During the surgery the surgeon will also remove nearby lymph nodes to examine them for cancer cells. Sometimes the spleen (an organ in the upper abdomen that filters blood and removes old blood cells) and part of the pancreas are also removed.
Chemotherapy -- treatment with cancer-killing drugs -- is another option for treating stomach cancer. It can be given to patients whose cancers have invaded the layers of the stomach wall, nearby lymph nodes, and nearby organs. Chemotherapy may be given before surgery (so-called neoadjuvant therapy) -- to shrink the tumor first -- or after surgery (adjuvant therapy), to kill any remaining cancer cells. These approaches are being evaluated in clinical trials.

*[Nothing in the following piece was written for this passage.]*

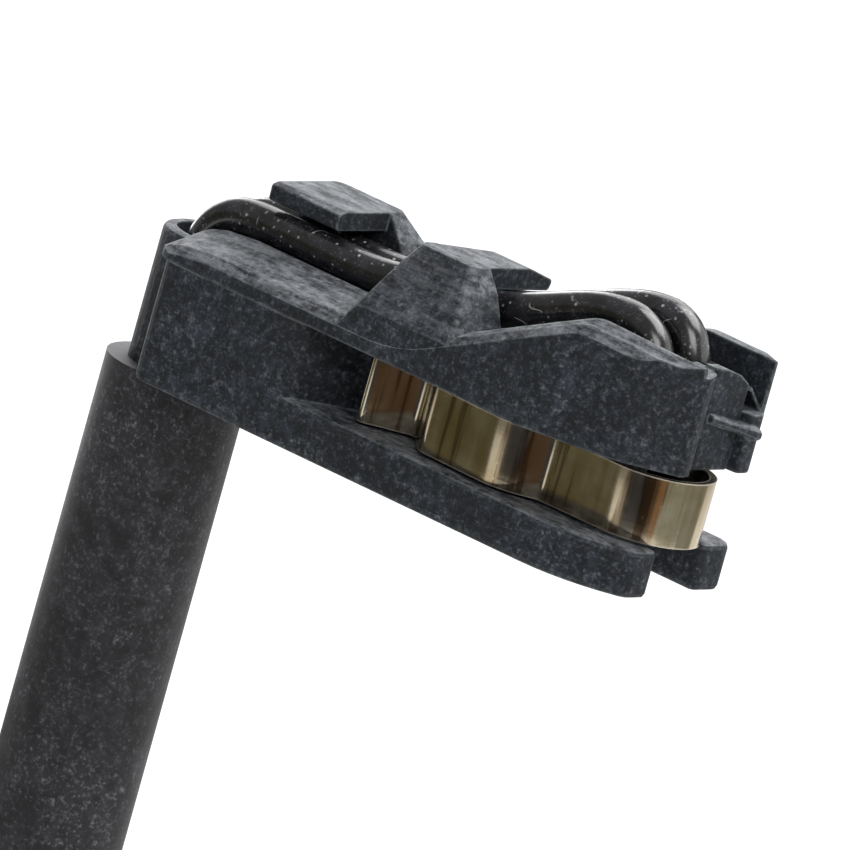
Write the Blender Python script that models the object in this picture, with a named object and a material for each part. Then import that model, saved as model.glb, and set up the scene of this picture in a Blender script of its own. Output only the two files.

When given alone or with radiation therapy, chemotherapy is also useful in some patients to relieve stomach-cancer symptoms or to delay cancer recurrence and extend a patient's life, especially in patients whose cancers cannot be completely removed through surgery. 5-fluorouracil and cisplatin are the drugs most commonly used to treat stomach cancer; other drugs (including paclitaxel, docetaxel, and irinotecan) and new combinations of conventional drugs are currently under investigation. Some are given intravenously (through a vein), while others are given intraperitoneally (delivered directly into the abdominal cavity).
Radiation therapy is most commonly used in combination with chemotherapy for the treatment of gastric cancer. New studies reveal that for many patients with gastric cancer, the addition of radiation therapy plus chemotherapy after surgery improves survival compared to surgery alone.